Consent never entered into the equation. Respecting another person’s body was never discussed because once you were married, you belonged to your husband and he to you (1 Corinthians 7:4), which meant saying no would be a matter of mutual agreement, not a veto power one person has over the other’s desires. The wife has a duty, in fact, to have sex with her husband in order to keep him safely within the bounds of the marriage.

This is why Graham is able to say that Kavanaugh respected Dr. Ford’s “no,” despite the description of the assault including that he put his hand over her mouth to stop her from screaming. He didn’t finish. He didn’t complete the act. He walked away. Therefore, he ultimately respected her.

It is because of an evangelical culture awash in this kind of teaching that Kavanaugh’s series of assaults can be excused as youthful indiscretions. Men are expected to slip up and violate their purity, and it’s all okay as long as their penis didn’t actually enter a vagina. It is his future wife’s duty to forgive, and no one else should pass judgment on sins that are in the past.

The language of consent is not a language that evangelicals or their heroes speak.

Kavanaugh, of course, has the slight problem of being Catholic, which evangelicals typically consider as heresy. But in the landscape of the culture war over feminism and who owns women’s bodies, Kavanaugh has become an evangelical darling for his pro-life stances and his potential willingness to decide to overturn Roe v. Wade. And Kavanaugh has clearly leaned into that role, as his admission of virginity is less a defense and more of a dog whistle to evangelical conservatives that he is one of them. He didn’t do the penis-in-vagina thing, so that means he’s pure. Oh, and he drank a little, but he still loves Jesus and got his life right, so it’s all water under the bridge.

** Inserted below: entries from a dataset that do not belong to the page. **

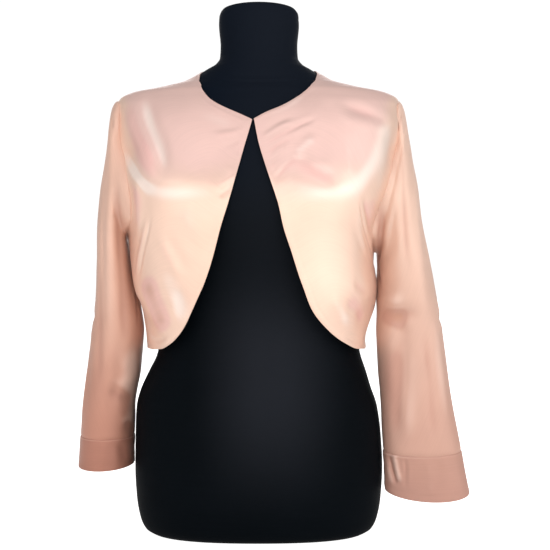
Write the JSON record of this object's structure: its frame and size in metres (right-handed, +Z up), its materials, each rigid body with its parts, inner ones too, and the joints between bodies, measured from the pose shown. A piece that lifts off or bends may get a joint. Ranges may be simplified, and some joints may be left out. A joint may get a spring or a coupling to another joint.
{
  "type": "bolero jacket on a dress form",
  "caption": "Cropped open-front satin bolero jacket with a round collarless neck, curved cut-away fronts and long cuffed sleeves, worn on a limbless dress form.",
  "frame": {"origin": "under the middle of the whole part, on the surface that the form stands on", "axes": "+Z up, the jacket's open front faces -Y, the wearer's left side is at +X"},
  "size_m": [0.5779, 0.2769, 0.776],
  "materials": {
    "form_jersey": "matt black jersey stretched over the form",
    "jacket_satin": "soft blush satin with a low sheen",
    "cuff_satin": "the same blush satin, turned back double at the cuffs"
  },
  "bodies": {
    "root": {"dress_form": "form_jersey", "back": "jacket_satin", "right_front": "jacket_satin", "left_front": "jacket_satin", "right_sleeve": "jacket_satin", "left_sleeve": "jacket_satin", "right_cuff": "cuff_satin", "left_cuff": "cuff_satin"}
  },
  "joints": []
}
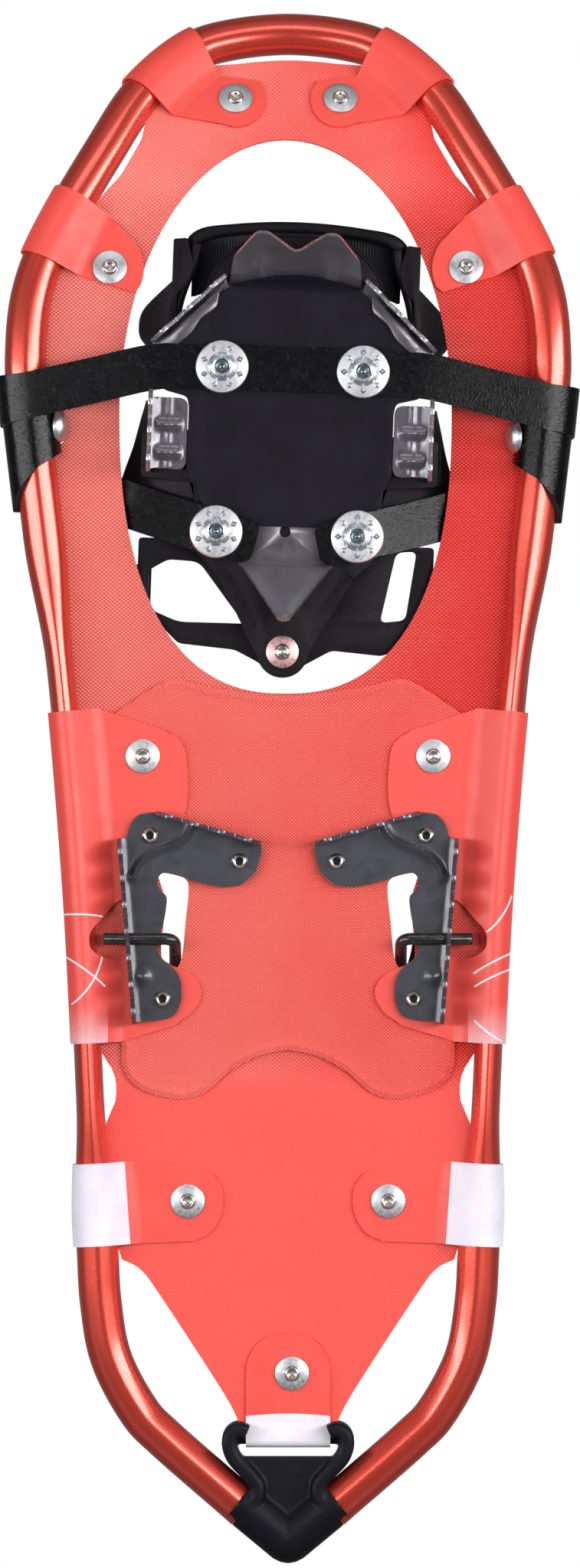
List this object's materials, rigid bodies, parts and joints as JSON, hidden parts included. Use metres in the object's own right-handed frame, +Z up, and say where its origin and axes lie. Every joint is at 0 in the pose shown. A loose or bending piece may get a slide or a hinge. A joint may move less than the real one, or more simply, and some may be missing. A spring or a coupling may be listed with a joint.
{
  "type": "snowshoe",
  "caption": "Aluminium-framed snowshoe with a laced-on flexible deck, toe and heel crampons, heel lift and a pivoting boot binding.",
  "frame": {"origin": "middle of the bounding box's underside, on the plane of the crampon tips", "axes": "+Y towards the upturned toe, +Z up from the sole, X across, with the wearer's right side at +X"},
  "size_m": [0.2088, 0.5591, 0.1211],
  "materials": {
    "frame_tube": "satin anodised, orange red",
    "black_moulding": "fine matte",
    "deck_sheet": "coated sheet with an embossed diamond pattern underneath",
    "printed_deck": "coated sheet with a pale print",
    "bare_alloy": "turned, satin",
    "painted_steel": "satin grey black",
    "bare_steel": "brushed",
    "black_wire": "satin black",
    "heel_pad": "matte",
    "suspension_strap": "glossy coated webbing",
    "binding_plastic": "fine matte, charcoal",
    "binding_strap": "satin moulded strap"
  },
  "bodies": {
    "frame": {"frame_tube": "frame_tube", "tail_cap": "black_moulding", "deck_sheet": "deck_sheet", "deck_rear_sheet": "deck_sheet", "deck_doubler": "deck_sheet", "tail_tab": "deck_sheet", "tail_rivet": "bare_alloy", "heel_pad": "heel_pad", "toe_tab_right": "deck_sheet", "toe_tab_left": "deck_sheet", "toe_rivet_right": "bare_alloy", "toe_rivet_left": "bare_alloy", "front_tab_right": "deck_sheet", "front_tab_left": "deck_sheet", "front_rivet_right": "bare_alloy", "front_rivet_left": "bare_alloy", "mid_tab_right": "deck_sheet", "mid_tab_left": "deck_sheet", "mid_rivet_right": "bare_alloy", "mid_rivet_left": "bare_alloy", "rear_tab_right": "printed_deck", "rear_tab_left": "printed_deck", "rear_rivet_right": "bare_alloy", "rear_rivet_left": "bare_alloy", "heel_crampon_right": "painted_steel", "heel_crampon_left": "painted_steel", "heel_rivet_front_right": "bare_alloy", "heel_rivet_front_left": "bare_alloy", "heel_rivet_inner_right": "bare_alloy", "heel_rivet_inner_left": "bare_alloy", "heel_rivet_rear_right": "bare_alloy", "heel_rivet_rear_left": "bare_alloy", "strap_cuff_right": "suspension_strap", "strap_cuff_left": "suspension_strap", "cuff_rivet_right": "bare_alloy", "cuff_rivet_left": "bare_alloy"},
    "binding": {"binding_base": "binding_plastic", "binding_wing_right": "binding_plastic", "binding_wing_left": "binding_plastic", "toe_band": "binding_strap", "toe_crampon": "bare_steel", "anti_ball_plate": "black_moulding", "strap_front": "suspension_strap", "strap_front_right": "suspension_strap", "strap_front_left": "suspension_strap", "strap_rear_right": "suspension_strap", "strap_rear_left": "suspension_strap", "bolt_front_right": "bare_alloy", "bolt_front_left": "bare_alloy", "bolt_rear_right": "bare_alloy", "bolt_rear_left": "bare_alloy", "instep_pad": "binding_plastic", "ladder_strap": "binding_strap", "ratchet_buckle": "binding_plastic", "yoke_rivet": "bare_alloy"},
    "heel_cradle": {"heel_yoke": "binding_plastic", "heel_strap": "binding_strap", "heel_buckle": "binding_plastic"},
    "heel_lift": {"heel_lift_bail": "black_wire"},
    "ratchet_lever": {"ratchet_lever": "binding_plastic"}
  },
  "joints": [
    {"name": "binding_pivot", "type": "hinge", "parent": "frame", "child": "binding", "pos_m": [0, 0.122, 0.024], "axis": [-1, 0, 0], "range_deg": [0, 25], "stiffness_Nm_per_rad": 1.5, "deforming": ["strap_front_right", "strap_front_left", "strap_rear_right", "strap_rear_left"]},
    {"name": "heel_cradle_swivel", "type": "hinge", "parent": "binding", "child": "heel_cradle", "pos_m": [0.00203, 0.04765, 0.0303], "axis": [0, 0, 1], "range_deg": [-5, 5]},
    {"name": "heel_lift", "type": "hinge", "parent": "frame", "child": "heel_lift", "pos_m": [0, -0.055, 0.0198], "axis": [-1, 0, 0], "range_deg": [0, 100]},
    {"name": "ratchet_release", "type": "hinge", "parent": "binding", "child": "ratchet_lever", "pos_m": [0.02681, 0.11781, 0.10834], "axis": [-0.0366, 0.9993, 0], "range_deg": [0, 60], "stiffness_Nm_per_rad": 0.05}
  ]
}
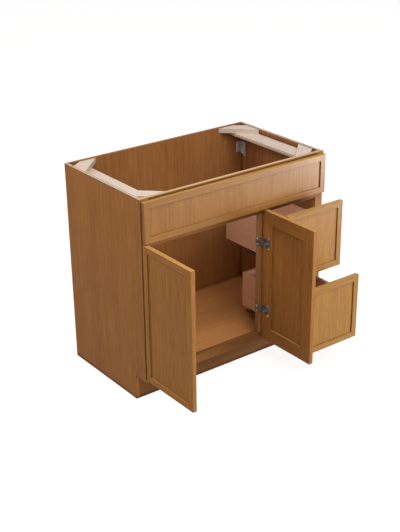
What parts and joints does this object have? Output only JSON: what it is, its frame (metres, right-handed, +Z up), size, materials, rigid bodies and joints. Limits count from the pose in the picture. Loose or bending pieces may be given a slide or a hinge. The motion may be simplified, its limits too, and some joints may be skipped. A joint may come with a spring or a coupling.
{
  "type": "vanity base cabinet",
  "caption": "Face-frame wooden vanity base with an open top, a fixed front, hinged doors over a sink space and a bank of dovetailed drawers beside it.",
  "frame": {"origin": "on the floor, at the middle of the wall side of the back panel", "axes": "+X to the right seen from the front (drawer side), +Y towards the wall, +Z up; the doors and drawers face -Y"},
  "size_m": [0.9144, 0.8375, 0.8763],
  "materials": {
    "stained_wood": "satin clear coat over a medium brown stain, fine straight grain",
    "inner_board": "wood-grain laminate, satin",
    "pale_plywood": "bare sanded plywood",
    "drawer_wood": "clear coated hardwood",
    "zinc_steel": "zinc plated pressed steel",
    "grey_plastic": "moulded",
    "clear_rubber": "soft clear pad"
  },
  "bodies": {
    "cabinet": {"side_left": "stained_wood", "side_right": "stained_wood", "back_panel": "inner_board", "floor_panel": "inner_board", "toe_board": "stained_wood", "stile_left": "stained_wood", "stile_right": "stained_wood", "mullion": "stained_wood", "top_rail": "stained_wood", "middle_rail": "stained_wood", "bottom_rail": "stained_wood", "drawer_rail": "stained_wood", "top_strip_left": "pale_plywood", "top_strip_right": "pale_plywood", "corner_block_front_left": "pale_plywood", "corner_block_front_right": "pale_plywood", "corner_block_rear_left": "pale_plywood", "corner_block_rear_right": "pale_plywood", "rear_corner_brackets": "grey_plastic", "fixed_front_stiles": "stained_wood", "fixed_front_rails": "stained_wood", "fixed_front_panel": "stained_wood", "hinge_arms_left": "zinc_steel", "hinge_arms_right": "zinc_steel", "slide_guides": "zinc_steel"},
    "door_left": {"door_left_hinge_stile": "stained_wood", "door_left_free_stile": "stained_wood", "door_left_rails": "stained_wood", "door_left_panel": "stained_wood", "door_left_hinge_cups": "zinc_steel", "door_left_bumpers": "clear_rubber"},
    "door_right": {"door_right_hinge_stile": "stained_wood", "door_right_free_stile": "stained_wood", "door_right_rails": "stained_wood", "door_right_panel": "stained_wood", "door_right_hinge_cups": "zinc_steel", "door_right_bumpers": "clear_rubber"},
    "upper_drawer": {"upper_front_stiles": "stained_wood", "upper_front_rails": "stained_wood", "upper_front_panel": "stained_wood", "upper_box_front": "drawer_wood", "upper_box_back": "drawer_wood", "upper_box_side_left": "drawer_wood", "upper_box_side_right": "drawer_wood", "upper_box_bottom": "drawer_wood", "upper_runners": "zinc_steel", "upper_bumpers": "clear_rubber"},
    "lower_drawer": {"lower_front_stiles": "stained_wood", "lower_front_rails": "stained_wood", "lower_front_panel": "stained_wood", "lower_box_front": "drawer_wood", "lower_box_back": "drawer_wood", "lower_box_side_left": "drawer_wood", "lower_box_side_right": "drawer_wood", "lower_box_bottom": "drawer_wood", "lower_runners": "zinc_steel", "lower_bumpers": "clear_rubber"},
    "upper_slide_middles": {"upper_slide_middle": "zinc_steel"},
    "lower_slide_middles": {"lower_slide_middle": "zinc_steel"}
  },
  "joints": [
    {"name": "door_left_hinge", "type": "hinge", "parent": "cabinet", "child": "door_left", "pos_m": [-0.4454, -0.5458, 0.408], "axis": [0, 0, -1], "range_deg": [-90, 10]},
    {"name": "door_right_hinge", "type": "hinge", "parent": "cabinet", "child": "door_right", "pos_m": [0.1409, -0.5458, 0.408], "axis": [0, 0, 1], "range_deg": [-90, 0.4]},
    {"name": "upper_drawer_slide", "type": "slide", "parent": "cabinet", "child": "upper_drawer", "axis": [0, -1, 0], "range_m": [-0.108, 0.262]},
    {"name": "lower_drawer_slide", "type": "slide", "parent": "cabinet", "child": "lower_drawer", "axis": [0, -1, 0], "range_m": [-0.221, 0.149]},
    {"name": "upper_middle_slide", "type": "slide", "parent": "cabinet", "child": "upper_slide_middles", "axis": [0, -1, 0], "range_m": [-0.054, 0.131]},
    {"name": "lower_middle_slide", "type": "slide", "parent": "cabinet", "child": "lower_slide_middles", "axis": [0, -1, 0], "range_m": [-0.1105, 0.0745]}
  ],
  "couplings": [
    {"joint": "upper_middle_slide", "follows": "upper_drawer_slide", "ratio": 0.5},
    {"joint": "lower_middle_slide", "follows": "lower_drawer_slide", "ratio": 0.5}
  ]
}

It is the evangelical MO to ignore the testimony of women. Before the resurgence of discussion about campus rape culture in the 2010s, numerous women have suffered in silence at Christian universities, told that they must forgive their abusers and questioned about their breaking of other campus rules. It was only with outside pressure (and the closure of wallets) that then-president Kenneth Starr was forced to resign from Baylor University after reporting revealed a culture of rape as team bonding in the athletics department at the university, and the university’s subsequent mishandling of reports (Full disclosure: I attended Baylor University from 2008–10, just before Starr’s tenure).

This is how evangelicals have twisted themselves into justifying sexual assault. It is remarkable that men have made it to marriage unsullied. Kavanaugh did so, which means any sexual assault he is alleged to have committed doesn’t matter—it couldn’t have been that bad because there was no penetration, and even if there was, who could judge him for failing in his quest for purity? After all, God forgives. And we have an abortion law to overturn.